The task:
Both end lines count: copy exactly from the line that contains "CERUSSITE_COLOUR, 0.25, 0.5))" to the line that contains "obj.matrix_world = world", and only those lines.

● ● ● ● ●

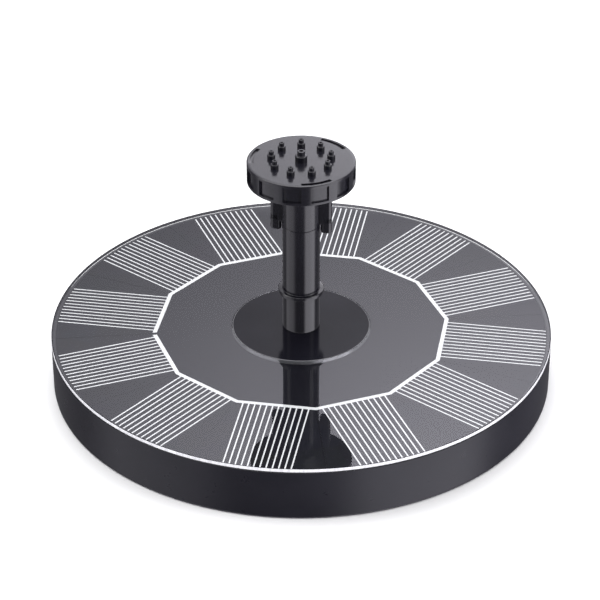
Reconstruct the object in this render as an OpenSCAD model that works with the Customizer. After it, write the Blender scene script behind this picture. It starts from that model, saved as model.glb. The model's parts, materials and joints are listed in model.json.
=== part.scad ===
// Floating solar fountain pump: a round float with a twelve-field solar panel, a brushless
// pump hidden in a well under the float, and a riser tube with a nozzle holder and spray cap.
// Millimetres. Origin at the centre of the float's underside, +Z up, -Y towards the viewer.

/* [Float] */
// Outside radius of the float and the panel cover
float_r = 80; // [65:1:110]
// Height from the underside to the top of the panel cover
float_h = 18; // [17:0.5:30]
// Thickness of the outer wall
wall_t = 2.2; // [1.5:0.1:3]
// Thickness of the deck that carries the panel
deck_t = 1.4; // [1:0.1:2]
// Inside radius of the pump well
well_r = 30; // [29:0.5:34]
// Thickness of the well wall
well_t = 1.6; // [1:0.1:3]
// Width of the top lip that carries the edge of the panel cover
lip_w = 1.3; // [1:0.1:2]
// Bevel on the bottom edge of the wall
foot_bevel = 0.6; // [0.2:0.1:1]
// Thickness of the ring plate that closes the float
base_t = 1.8; // [1.4:0.1:3]
// How far the ring plate is set up from the underside
base_lift = 0.4; // [0.2:0.1:1]

/* [Panel] */
// Thickness of the clear panel cover
cover_t = 1.0; // [0.6:0.1:2]
// Thickness of the backing board
board_t = 1.0; // [0.8:0.1:1.6]
// Thickness of a solar cell
cell_t = 0.15; // [0.1:0.05:0.3]
// Thickness of the printed contact lines
finger_t = 0.05; // [0.03:0.01:0.1]
// Number of cell fields around the panel
fields = 12; // [8:1:16]
// Turn of the first ribbon corner from +X
field_turn = 5.4; // [0:0.1:30]
// Corner radius of the ribbon's centre line
ribbon_r = 47.2; // [40:0.1:60]
// Width of the ribbon
ribbon_w = 1.3; // [1:0.1:3]
// Contact lines in each field
lines = 12; // [6:1:16]
// Distance between contact lines
line_pitch = 1.85; // [1.2:0.05:2.5]
// Width of a contact line
line_w = 0.42; // [0.3:0.02:1]

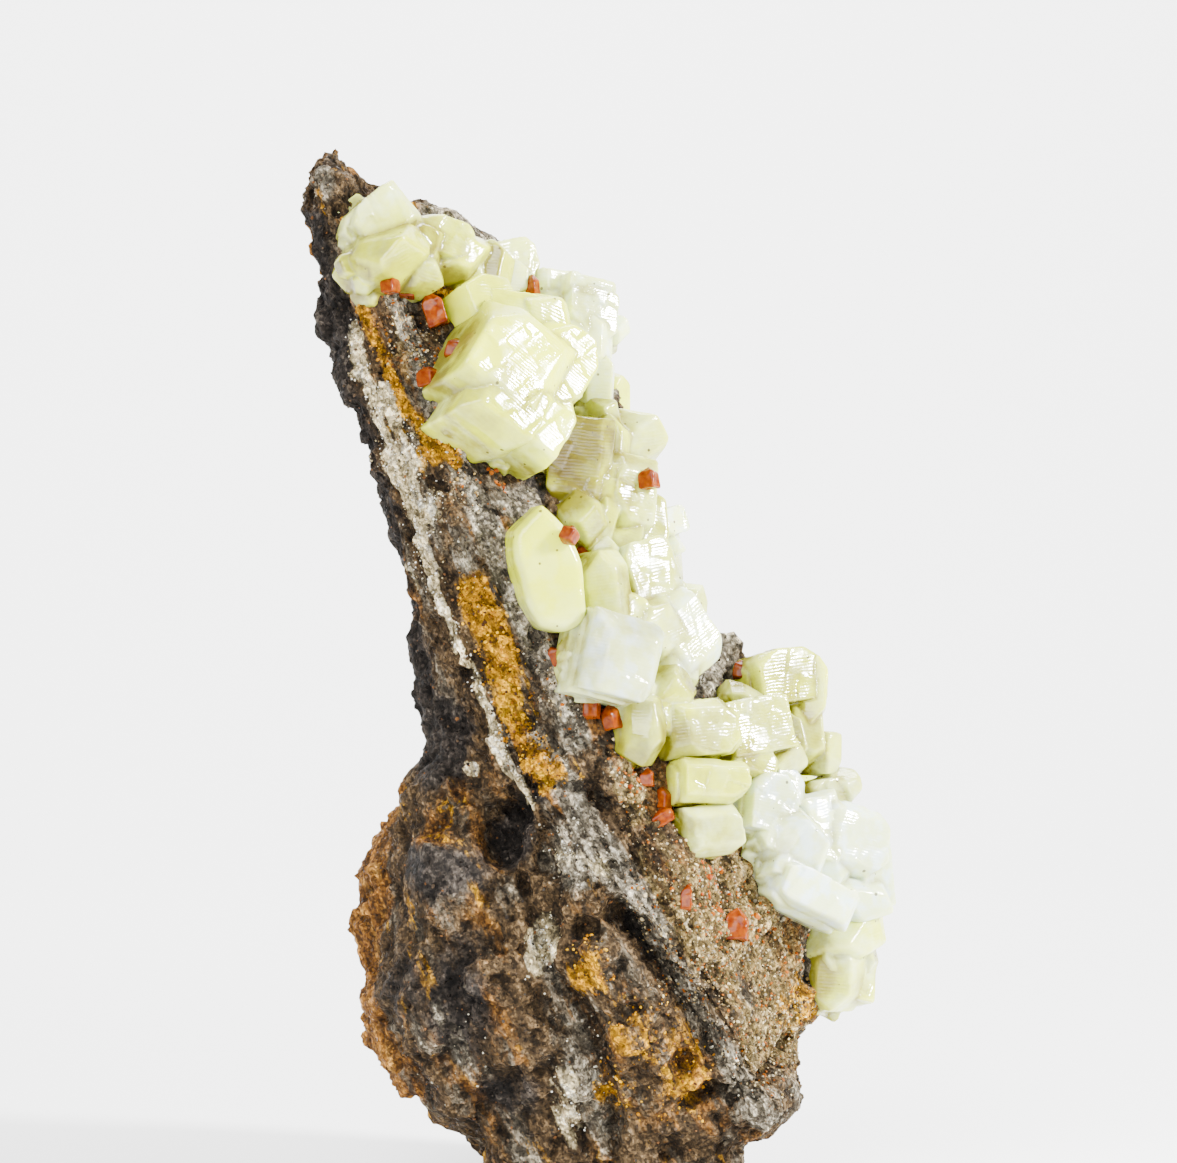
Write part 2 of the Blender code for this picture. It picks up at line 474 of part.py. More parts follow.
def cut_crystal(name, place, half_sizes, rotation, form, seed, grow=0.0):
    """A crystal cut from a cube, one plane for each of its faces, moved out by grow."""
    bm = bmesh.new()
    bmesh.ops.create_cube(bm, size=4 * max(half_sizes) + 2)
    for normal, distance in zip(*crystal_planes(half_sizes, form, seed)):
        cut = bmesh.ops.bisect_plane(
            bm, geom=bm.verts[:] + bm.edges[:] + bm.faces[:], clear_outer=True, dist=1e-5,
            plane_co=Vector(normal) * (distance + grow), plane_no=Vector(normal),
        )
        rim = [e for e in cut["geom_cut"] if isinstance(e, bmesh.types.BMEdge)]
        if len(rim) > 2:
            bmesh.ops.contextual_create(bm, geom=rim)
    bmesh.ops.remove_doubles(bm, verts=bm.verts[:], dist=0.01)
    bmesh.ops.recalc_face_normals(bm, faces=bm.faces[:])
    bm.transform(Matrix.Scale(MM, 4) @ Matrix.Translation(place) @ rotation.to_4x4())
    return add_mesh_object(name, bm)


def combine(obj, operation, other):
    """Joins or cuts with an exact Boolean, keeps the result as the object's mesh and drops the other."""
    modifier = obj.modifiers.new(operation, "BOOLEAN")
    modifier.operation = operation
    modifier.solver = "EXACT"
    modifier.use_self = True
    modifier.object = other
    evaluated = obj.evaluated_get(bpy.context.evaluated_depsgraph_get())
    mesh = bpy.data.meshes.new_from_object(evaluated)
    obj.modifiers.clear()
    obj.data = mesh
    bpy.data.objects.remove(other)


def keep_largest_body(obj):
    """Drops the slivers that a cut leaves beside the main body, and merges faces that are all but level."""
    bm = bmesh.new()
    bm.from_mesh(obj.data)
    bmesh.ops.remove_doubles(bm, verts=bm.verts[:], dist=0.004 * MM)
    left = set(bm.verts)
    bodies = []
    while left:
        queue = [left.pop()]
        body = set(queue)
        while queue:
            near = {e.other_vert(queue[-1]) for e in queue[-1].link_edges} - body
            queue.pop()
            queue.extend(near)
            body |= near
        left -= body
        bodies.append(body)
    largest = max(bodies, key=lambda body: sum(f.calc_area() for v in body for f in v.link_faces))
    bmesh.ops.delete(bm, geom=[v for v in bm.verts if v not in largest], context="VERTS")
    bmesh.ops.dissolve_limit(bm, angle_limit=np.radians(FLAT_WITHIN), verts=bm.verts[:], edges=bm.edges[:])
    bmesh.ops.triangulate(bm, faces=bm.faces[:])
    bm.to_mesh(obj.data)
    bm.free()


def mineral(name, colour, roughness, subsurface=0.0):
    """A plain material for one mineral."""
    material = bpy.data.materials.new(name)
    material.diffuse_color = colour
    material.use_nodes = True
    shader = material.node_tree.nodes["Principled BSDF"]
    shader.inputs["Base Color"].default_value = colour
    shader.inputs["Roughness"].default_value = roughness
    shader.inputs["Metallic"].default_value = 0.0
    shader.inputs["Subsurface Weight"].default_value = subsurface
    return material


def build_rock(material):
    """The rock: its surface grid, thinned to the faces that its shape needs, with a flat foot."""
    heights = np.linspace(-ROCK_SKIRT, ROCK_HEIGHT, ROCK_ROWS)
    grid = rock_surface(heights, SIDE_COLUMNS)
    rows, columns = grid.shape[:2]
    bm = bmesh.new()
    verts = [bm.verts.new(point) for point in grid.reshape(-1, 3) * MM]
    for i in range(rows - 1):
        for j in range(columns):
            k = (j + 1) % columns
            bm.faces.new([verts[i * columns + j], verts[i * columns + k],
                          verts[(i + 1) * columns + k], verts[(i + 1) * columns + j]])
    for i in (0, rows - 1):
        middle = bm.verts.new(Vector(grid[i].mean(axis=0)) * MM)
        for j in range(columns):
            bm.faces.new([middle, verts[i * columns + j], verts[i * columns + (j + 1) % columns]])
    bmesh.ops.recalc_face_normals(bm, faces=bm.faces[:])
    rock = add_mesh_object("gossan_rock", bm)
    thin = rock.modifiers.new("thin", "DECIMATE")
    thin.ratio = ROCK_TRIANGLES / (2 * rows * columns)
    evaluated = rock.evaluated_get(bpy.context.evaluated_depsgraph_get())
    mesh = bpy.data.meshes.new_from_object(evaluated)
    rock.modifiers.clear()
    rock.data = mesh
    bm = bmesh.new()
    bm.from_mesh(mesh)
    cut = bmesh.ops.bisect_plane(bm, geom=bm.verts[:] + bm.edges[:] + bm.faces[:], clear_inner=True,
                                 plane_co=(0, 0, 0), plane_no=(0, 0, 1), dist=1e-7)
    rim = [e for e in cut["geom_cut"] if isinstance(e, bmesh.types.BMEdge)]
    bmesh.ops.contextual_create(bm, geom=rim)
    bmesh.ops.triangulate(bm, faces=bm.faces[:])
    bmesh.ops.recalc_face_normals(bm, faces=bm.faces[:])
    bm.to_mesh(mesh)
    bm.free()
    mesh.materials.append(material)
    return rock


def rock_cutter(rock, outward, distance):
    """The rock moved outward by a distance, to cut what grows on it and leave that gap."""
    cutter = bpy.data.objects.new("rock_cutter", rock.data.copy())
    cutter.data.transform(Matrix.Translation(outward * distance * MM))
    bpy.context.scene.collection.objects.link(cutter)
    return cutter


def crystal_list(rock):
    """Every cerussite crystal as (group, place, half sizes, rotation, form, seed)."""
    tree = front_tree([rock])
    crystals = []
    for group, rows in CRYSTAL_GROUPS.items():
        for x, z, rise, half_sizes, lean, turn, tip, form in rows:
            place = front_place(tree, x, z, rise)
            crystals.append((group, place, half_sizes, turned(lean, turn, tip), form, len(crystals)))
    for group, rows in REAR_CRYSTAL_GROUPS.items():
        for y, z, rise, half_sizes, lean, turn, tip, form in rows:
            hit = tree.ray_cast(Vector((60, y, z)) * MM, Vector((-1, 0, 0)))[0]
            place = Vector((hit.x / MM + rise, y, z))
            seed = REAR_FIRST_SEED + len(crystals)
            crystals.append((group, place, half_sizes, turned(lean, turn, tip), form, seed))
    return crystals


def near(crystal, other):
    """Whether two crystals are close enough for their corners to meet."""
    return (crystal[1] - other[1]).length < 1.6 * (max(crystal[2]) + max(other[2])) + GAP


def finish_growth(obj, own, others, rock, outward, gap, material):
    """Cuts a piece back from the crystals near it and from the rock, so that a gap is left all round."""
    for other in others:
        if any(near(crystal, other) for crystal in own):
            combine(obj, "DIFFERENCE", cut_crystal("crystal_cutter", *other[1:], gap))
    combine(obj, "DIFFERENCE", rock_cutter(rock, outward, gap))
    keep_largest_body(obj)
    obj.data.materials.clear()
    obj.data.materials.append(material)


def build_cerussite(rock, material):
    """Joins each group's crystals, then cuts them back from the rock and from the groups before them."""
    crystals = crystal_list(rock)
    solids = []
    done = []
    for group in list(CRYSTAL_GROUPS) + list(REAR_CRYSTAL_GROUPS):
        own = [c for c in crystals if c[0] == group]
        solid = cut_crystal(group, *own[0][1:])
        for crystal in own[1:]:
            combine(solid, "UNION", cut_crystal("next_crystal", *crystal[1:]))
        outward = FLANK_OUTWARD if group in REAR_CRYSTAL_GROUPS else WALL_OUTWARD
        finish_growth(solid, own, done, rock, outward, GAP, material)
        solids.append(solid)
        done += own
    return crystals, solids


def build_crocoite(rock, crystals, solids, material):
    """The small orange crystals, cut back from the rock and the cerussite."""
    tree = front_tree([rock] + solids)
    done = list(crystals)
    for number, (x, z, rise, half_sizes, lean) in enumerate(CROCOITE_CRYSTALS, start=1):
        place = front_place(tree, x, z, rise)
        rotation = turned(lean, CROCOITE_TURN, CROCOITE_TIP)
        crystal = (None, place, half_sizes, rotation, "needle", CROCOITE_FIRST_SEED + number)
        solid = cut_crystal(f"crocoite_crystal_{number:02d}", *crystal[1:])
        finish_growth(solid, [crystal], done, rock, WALL_OUTWARD, SMALL_GAP, material)
        done.append(crystal)


def build_specimen():
    """Builds the rock, then what grows on it, and centres the whole."""
    for obj in list(bpy.data.objects):
        bpy.data.objects.remove(obj)
    rock = build_rock(mineral("gossan", ROCK_COLOUR, 0.85))
    crystals, solids = build_cerussite(rock, mineral("cerussite", CERUSSITE_COLOUR, 0.25, 0.5))
    build_crocoite(rock, crystals, solids, mineral("crocoite", CROCOITE_COLOUR, 0.3, 0.2))
    for obj in bpy.data.objects:
        obj.data.transform(Matrix.Translation(FRAME_SHIFT * MM))


build_specimen()
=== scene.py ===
import bpy
import numpy as np
from mathutils import Euler, Matrix, Vector
from mathutils.bvhtree import BVHTree


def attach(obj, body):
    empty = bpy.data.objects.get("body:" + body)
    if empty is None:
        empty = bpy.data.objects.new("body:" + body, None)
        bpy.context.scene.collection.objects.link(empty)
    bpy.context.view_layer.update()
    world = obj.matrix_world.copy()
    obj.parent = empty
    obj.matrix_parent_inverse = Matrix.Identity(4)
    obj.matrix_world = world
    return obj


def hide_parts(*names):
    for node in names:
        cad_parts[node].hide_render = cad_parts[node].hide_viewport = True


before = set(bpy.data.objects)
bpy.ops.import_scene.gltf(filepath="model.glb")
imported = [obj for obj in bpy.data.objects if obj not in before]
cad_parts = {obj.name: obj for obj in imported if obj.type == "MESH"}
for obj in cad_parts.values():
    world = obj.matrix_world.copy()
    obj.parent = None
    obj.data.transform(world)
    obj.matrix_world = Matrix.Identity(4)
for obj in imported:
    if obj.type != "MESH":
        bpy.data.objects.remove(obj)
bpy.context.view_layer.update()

# The gossan rock. A splinter broken from an ore vein that has rusted away: hard brown-black iron oxide with
# soft yellow ochre in its hollows, a thin white vein, and a layered grey band beside the old cavity's wall.
# It is one piece, and stands on a flat break. Sizes are in millimetres, and MM makes them metres.
MM = 0.001
FRAME_SHIFT = np.array((-0.14, 0.47, 0.0))
ROCK_HEIGHT = 51.45
# The rock's seven upright corner lines, as (z, x, y) from the foot to the tip, anticlockwise from above. The
# front ones follow the photo, and the last two, behind, are guessed.
LEFT_EDGE = (
    (-1.5, -5.4, 0.0), (1.0, -5.7, 0.0), (2.35, -6.3, 0.0), (3.75, -9.1, 0.3), (4.5, -10.9, 0.5),
    (6.5, -12.0, 0.5), (9.0, -12.4, 0.3), (13.0, -12.4, 0.0), (15.5, -12.2, -0.5), (16.75, -11.5, -0.8),
    (18.25, -10.85, -1.2), (20.25, -9.9, -1.8), (20.9, -9.3, -2.0), (21.25, -8.85, -2.3), (22.0, -8.8, -2.5),
    (24.5, -9.0, -2.8), (26.5, -9.2, -3.0), (29.0, -9.4, -3.0), (30.5, -9.75, -3.0), (33.0, -10.3, -3.0),
    (35.0, -10.7, -3.0), (37.0, -10.9, -3.0), (38.2, -11.5, -3.0), (38.6, -12.3, -3.0), (39.0, -12.6, -3.0),
    (41.25, -12.9, -2.9), (43.0, -13.35, -2.7), (44.75, -14.05, -2.5), (46.75, -14.6, -2.2),
    (48.5, -14.65, -1.8), (50.5, -14.65, -1.0), (51.2, -14.1, -0.4), (51.45, -13.7, 0.0),
)
LEFT_FRONT = (
    (-1.5, -4.5, -5.4), (2.35, -5.2, -6.0), (4.0, -7.4, -6.4), (6.5, -8.8, -7.0), (11.5, -9.0, -7.4),
    (15.5, -8.6, -7.4), (18.5, -7.6, -7.2), (20.5, -7.2, -6.8), (21.5, -7.0, -6.0), (24.0, -7.6, -5.8),
    (29.0, -8.8, -5.6), (34.0, -10.1, -5.4), (39.0, -11.8, -5.0), (44.0, -13.3, -4.4), (49.0, -14.1, -3.0),
    (50.5, -14.2, -2.0), (51.45, -13.6, -0.5),
)
BAND_LEFT = (
    (-1.5, 5.0, -6.2), (2.35, 5.8, -7.0), (4.0, 7.0, -7.8), (4.75, 7.2, -8.2), (6.5, 6.3, -8.8),
    (9.0, 4.7, -9.3), (11.5, 2.7, -9.5), (14.0, 1.2, -9.3), (16.5, -0.3, -9.0), (19.0, -3.3, -8.6),
    (21.5, -4.4, -8.3), (24.0, -5.3, -8.0), (26.5, -6.4, -7.8), (29.0, -7.55, -7.5), (31.5, -8.3, -7.2),
    (34.0, -9.2, -7.0), (36.5, -9.8, -6.8), (39.0, -10.45, -6.5), (41.5, -11.3, -6.1), (44.0, -12.2, -5.6),
    (49.0, -13.3, -4.0), (50.5, -13.5, -2.8), (51.45, -13.2, -0.8),
)
BAND_RIGHT = (
    (-1.5, 6.2, -4.9), (2.35, 7.0, -5.6), (4.0, 8.6, -6.8), (4.75, 8.7, -7.2), (6.0, 8.2, -7.8),
    (9.0, 6.7, -8.8), (11.5, 5.45, -9.5), (14.0, 4.45, -9.6), (16.5, 3.2, -9.4), (19.0, 2.2, -9.2),
    (21.5, 0.95, -9.0), (24.0, 0.0, -8.7), (26.5, -1.3, -8.4), (29.0, -2.5, -8.1), (34.0, -4.8, -7.5),
    (36.5, -6.3, -7.2), (39.0, -7.8, -6.9), (44.0, -10.5, -6.0), (47.0, -11.8, -5.0), (49.0, -12.5, -4.2),
    (50.5, -12.7, -2.8), (51.45, -12.8, -0.9),
)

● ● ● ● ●

Answer to this task:
    crystals, solids = build_cerussite(rock, mineral("cerussite", CERUSSITE_COLOUR, 0.25, 0.5))
    build_crocoite(rock, crystals, solids, mineral("crocoite", CROCOITE_COLOUR, 0.3, 0.2))
    for obj in bpy.data.objects:
        obj.data.transform(Matrix.Translation(FRAME_SHIFT * MM))


build_specimen()
=== scene.py ===
import bpy
import numpy as np
from mathutils import Euler, Matrix, Vector
from mathutils.bvhtree import BVHTree


def attach(obj, body):
    empty = bpy.data.objects.get("body:" + body)
    if empty is None:
        empty = bpy.data.objects.new("body:" + body, None)
        bpy.context.scene.collection.objects.link(empty)
    bpy.context.view_layer.update()
    world = obj.matrix_world.copy()
    obj.parent = empty
    obj.matrix_parent_inverse = Matrix.Identity(4)
    obj.matrix_world = world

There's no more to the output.